Nor will blaming your graduate students work. That’s a common but unacceptable excuse. If you are listed as the principal investigator on the grant, you are responsible for its content. “All too often students become a convenient scapegoat for faculty members,” stated an NSF report to Congress in 2011 on the agency’s civil and criminal investigations.
As a trained researcher, you are expected to know the difference between information that is common knowledge (“The sky is blue”) and information that is in the public domain, such as text on a government Web site. You must provide a citation for information you obtain from the Web site. “I thought it was common knowledge” as an explanation for plagiarism has been tried and has failed.
Plagiarizing from an unfunded proposal presents an additional problem. Unlike funded proposals, which are in the public domain, unfunded proposals are confidential and typically available only to reviewers, who are expected to maintain that confidentiality. If you take text from an unfunded grant and use it in your own document, you are breaking confidentiality, which threatens the integrity of the grant-review process and will sully your reputation with grant agencies.
Some of the excuses that faculty members have used when accused of plagiarism are humorous, but the consequences of a finding of misconduct are not funny. If your proposal contains plagiarized text and is recommended for federal financing, the stakes are high. In one incident reported by the NSF, a program officer said plagiarized text in a grant proposal had influenced his decision to support the work, “which meant the plagiarism amounted to fraud” and thus was a crime. The NSF referred the case to an assistant U.S. attorney, who ultimately declined to pursue it in light of the administrative penalties that had been imposed against the scholar.

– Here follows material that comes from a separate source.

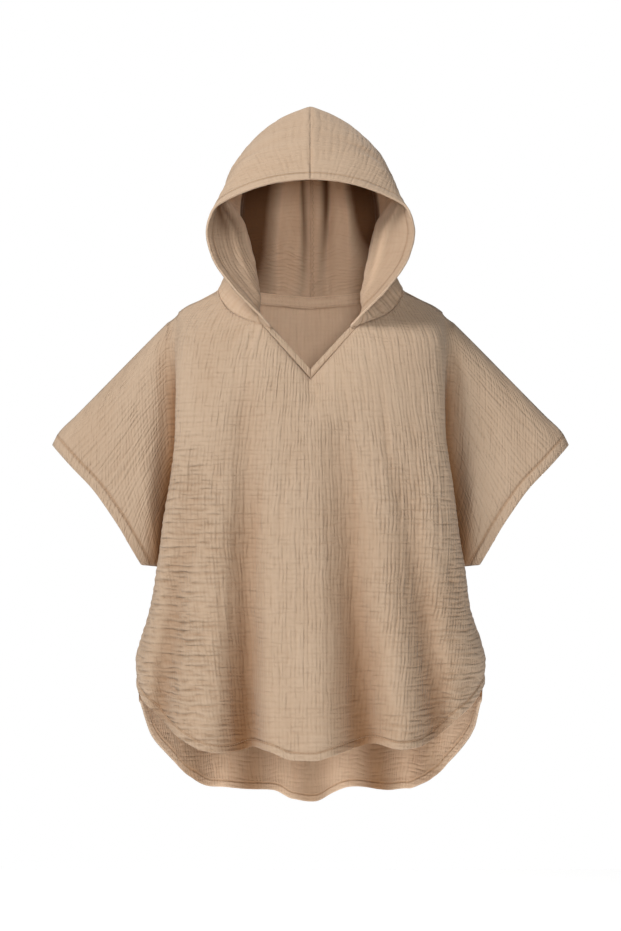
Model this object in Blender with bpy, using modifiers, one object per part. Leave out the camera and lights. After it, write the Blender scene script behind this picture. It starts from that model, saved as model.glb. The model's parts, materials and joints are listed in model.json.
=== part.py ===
"""A child's hooded bath poncho in crinkled double gauze, hollow and filled out as it hangs when worn.

Frame: metres, +Z up. The front faces -Y and +X is to the right of someone looking at the front. The origin
is the middle of the neck, level with the top of the shoulder line, where the wearer holds it up.

Front and back panels have their sleeves cut in one with them. They meet in the plane y = 0 along the
overarms, under the arms and down the sides to the vents. The hood is two halves that meet in the plane x = 0.
"""
import math

import bmesh
import bpy
import numpy as np

COLLECTION_NAME = "hooded_bath_poncho"

# Cloth
WALL = 0.002
SEAM_GAP = 0.0003
BAND_RISE = 0.0121
BAND_LEAN = 0.003
BAND_END = 0.985
TAPE_HEIGHT = 0.016
TAPE_ABOVE_SEAM = 0.006
TAPE_WALL = 0.0012
TAPE_INSET = 0.0048
TAPE_START = 112.0
TAPE_COLUMNS = 21
TAPE_ROWS = (0.0, 0.375, 1.0)
BAND_ROWS = (0.0, 0.5, 1.0)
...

Most universities and grant agencies provide plenty of guidance on their Web sites about what constitutes plagiarism. They also discuss what to do if you encounter a case of apparent research misconduct. You can eliminate the career risk by simply following that guidance. Careful research and note-taking are, of course, essential. But here are some other key points that may seem obvious to composition instructors but apparently aren’t obvious to faculty members writing grant proposals:
- Don’t forget to use quotation marks when you copy text verbatim from a source. Many researchers neglect to insert quote marks when electronically copying portions of an electronic document into one of their own files, and then lose track of which words are their own.
- Paraphrasing means restating a concept in your own words. Just changing a few words does not qualify. Also, be sure to cite the original source of the idea.
- Carelessness and time constraints do not excuse plagiarism. Leave enough time to review your proposal before submission to ensure you haven’t pasted in a paragraph without attribution. If students are assisting you with proposal preparation, leave enough time to review their work as well, since you will be held responsible for the finished product.
- Additional guidance on avoiding plagiarism is plentiful. Universities that receive federal money must provide grantees with training in the responsible conduct of research. Take advantage of the training, which may consist of Web tutorials or workshops. The Web sites of university research-compliance offices also contain useful advice on plagiarism.
In a worst-case scenario, agency penalties leveled against you for plagiarism can harm your prospects for tenure and promotion. And you could be prohibited from submitting any more grants for several years, barred from reviewing proposals for an agency, and required to take an ethics class. Your employer may go even further: Some faculty members who have been reprimanded by a federal agency have lost their jobs.
It’s a high price to pay for a hasty cut-and-paste in a grant proposal.